Все Преображенские с незапамятных времён служили священниками в Малороссии и, как философ Григорий Сковорода, обязательно заканчивали Киевскую духовную академию, в которой, кажется, преподавал и отец Михаила Афанасьевича Булгакова. Дед мой Сергей Николаевич, родившийся в конце девятнадцатого века, первым нарушил священническую традицию. Был он не только поповичем и инженером, но и капитаном царской армии, но ни дня не воевал, а служил на военных заводах. В Киеве, Кишинёве, Саратове… Из Саратова они с бабушкой и драпали от большевиков аж до Читы. Папы моего тогда ещё и в помине не было.
Отец Николай Преображенский чудом уцелел в революцию. Спасли его «швондеры». В село, где служил прадед, пришли петлюровцы и вознамерились устроить погром в близлежащем местечке. Прадед умолил не проливать кровь. Евреев не тронули, только ограбили, причём пан полковник обмолвился: «Благодарите вашего попа!» А когда пришли красные и потащили к стенке отца Николая, явилась депутация евреев и упросила пощадить батюшку. Прадеда тоже ограбили, но не расстреляли. Он умер в двадцатые годы своей смертью, от старости и переживаний, а может быть, и от голода, доживая век в хатах крестьян, своих прихожан.
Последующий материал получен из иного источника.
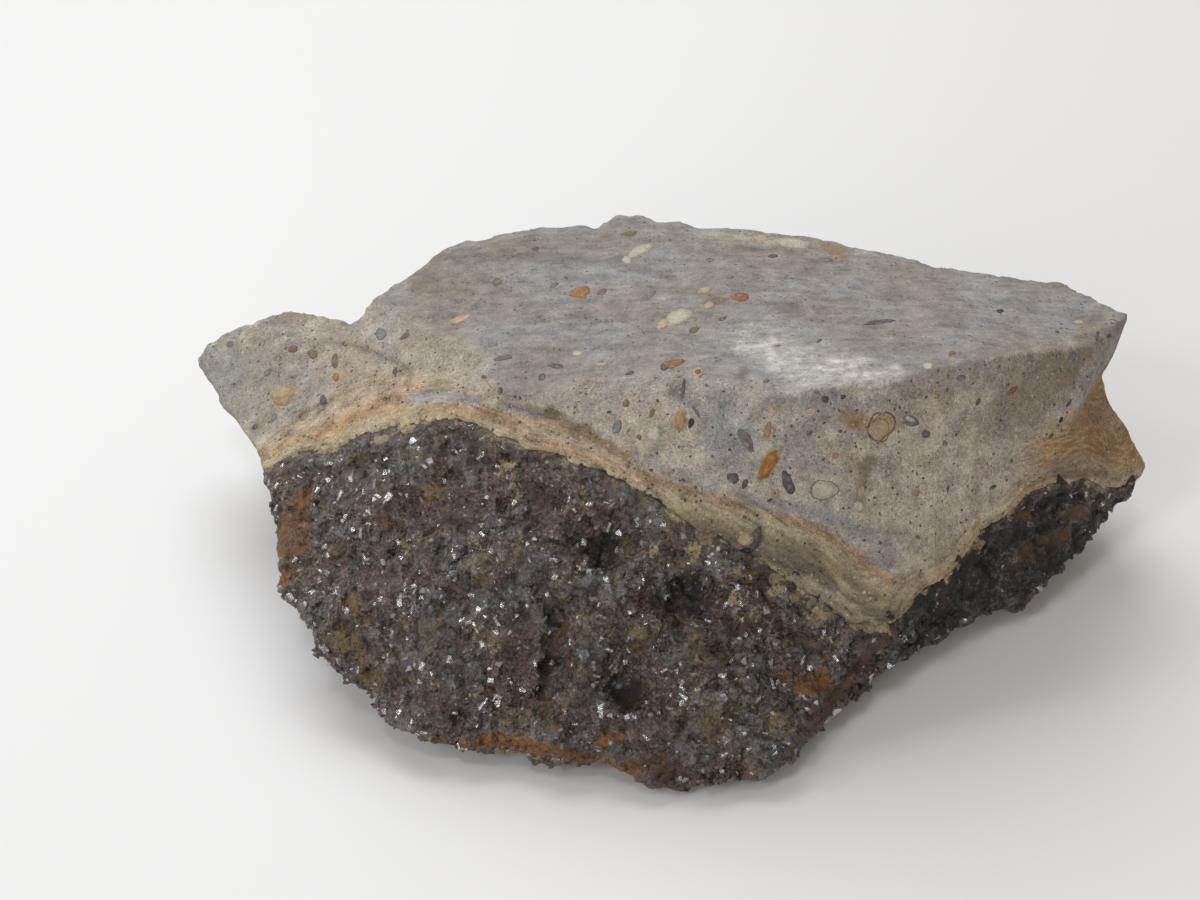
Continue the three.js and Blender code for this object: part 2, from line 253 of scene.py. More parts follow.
def neighbourMean(edges, values):
    count = len(values)
    ends = np.concatenate([edges[:, 0], edges[:, 1]])
    others = np.concatenate([edges[:, 1], edges[:, 0]])
    totals = np.bincount(ends, minlength=count).clip(1)[:, None]
    sums = [np.bincount(ends, weights=column[others], minlength=count) for column in values.T]
    return np.stack(sums, axis=1) / totals


# Evens out the surface without shrinking it: each pass pulls in, then pushes out a little more.
def evenOut(mesh, passes, weights):
    edges = edgesOf(mesh)
    places = placesOf(mesh)
    for _ in range(passes):
        for pull in (0.5, -0.52):
            places += pull * weights[:, None] * (neighbourMean(edges, places) - places)
    setPlaces(mesh, places)


# Smooth random heights, from about -1 to 1, over features of a size in mm.
def waves(places, size, start, octaves=1):
    shift = Vector((start, -start, 2 * start))
    return np.array([noise.fractal(Vector(place) / size + shift, 0.6, 2.0, octaves) for place in places])


def storeOnPoints(mesh, name, values):
    attribute = mesh.attributes.new(name, "FLOAT", "POINT")
    attribute.data.foreach_set("value", values.astype(np.float32))


def storeColours(mesh, name, colours):
    attribute = mesh.attributes.new(name, "FLOAT_COLOR", "POINT")
    attribute.data.foreach_set("color", np.asarray(colours, dtype=np.float32).ravel())


def distanceToLine(across, down, pixels):
    nearest = np.full(len(across), 1e6)
    for (startX, startY), (endX, endY) in zip(pixels, pixels[1:]):
        alongX, alongY = endX - startX, endY - startY
        share = ((across - startX) * alongX + (down - startY) * alongY) / (alongX**2 + alongY**2)
        share = share.clip(0, 1)
        away = np.hypot(across - startX - share * alongX, down - startY - share * alongY)
        nearest = np.minimum(nearest, away)
    return nearest


# Stores the colour and cover of soft stains and painted shade on the points that the camera sees. A stain or a
# painted shadow is (colour, pixel, length, width, turn, strength) and a streak (colour, width, strength, pixels
# along it), with lengths in mm.
def storeStainsAndShade(mesh, stainsAndShadows, streaks, inks):
    places = placesOf(mesh)
    across, down = pixelsOf(places)
    seen = normalsOf(mesh) @ np.array(viewAhead) < 0.05
    ragged = waves(places, 1.7, 5.5, 3)
    masks = []
    for ink, (x, y), length, width, turn, strength in stainsAndShadows:
        turned = math.radians(turn)
        right, up = (across - x) / pixelsPerMm, (y - down) / pixelsPerMm
        along = right * math.cos(turned) + up * math.sin(turned)
        aside = up * math.cos(turned) - right * math.sin(turned)
        reach = np.hypot(along * 2 / length, aside * 2 / width) + ragged * 0.45
        masks.append((ink, (strength * smoothStep(1.3, 0.6, reach)).clip(0, 1)))
    for ink, width, strength, pixels in streaks:
        reach = distanceToLine(across, down, pixels) / pixelsPerMm + ragged * 0.3
        masks.append((ink, strength * smoothStep(0.8, 0.25, reach / width)))
    colours = np.full((len(places), 3), 0.2)
    cover = np.zeros(len(places))
    for ink, mask in masks:
        mask = mask * seen
        both = mask + cover * (1 - mask)
        share = (mask / both.clip(1e-6))[:, None]
        colours = np.array(inks[ink][:3]) * share + colours * (1 - share)
        cover = both
    storeColours(mesh, "stain", np.column_stack([colours, cover]))
    return cover


def treeOf(mesh):
    shape = bmesh.new()
    shape.from_mesh(mesh)
    tree = BVHTree.FromBMesh(shape)
    shape.free()
    return tree


# How far each place is from the other solid in mm, and the way there.
def gapTo(tree, places):
    nearest = np.array([tree.find_nearest(Vector(place) * mm)[0] for place in places]) / mm
    way = nearest - places
    gap = np.linalg.norm(way, axis=1)
    return gap, way / gap.clip(1e-6)[:, None]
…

А деда Сергея Николаевича поезд нёс на восток по бескрайним российским просторам. Часто в трескучую январскую полночь поезд, устало выпуская пары, останавливался.
«Дальше не поедем – дрова кончились!» – объявлял машинист.
Все выходили, собирали сучья, рубили деревья. А иногда поезд останавливался, потому что пути были завалены, и в вагоны входили в дублёных полушубках и заиндевелых бородах «красные сибирские партизаны»: «Которые офицерья – выходите!»
Мой тридцатидвухлетний дед надвигал на глаза широкополую шляпу, поднимал воротник драпового пальто. Кое-кого выволакивали. В колкой морозной тишине раздавались сухие точные щелчки выстрелов. Ели всплёскивали мохнатыми лапами. Бабушка судорожно стискивала онемевшие пальцы в серебристо-каракулевой муфте.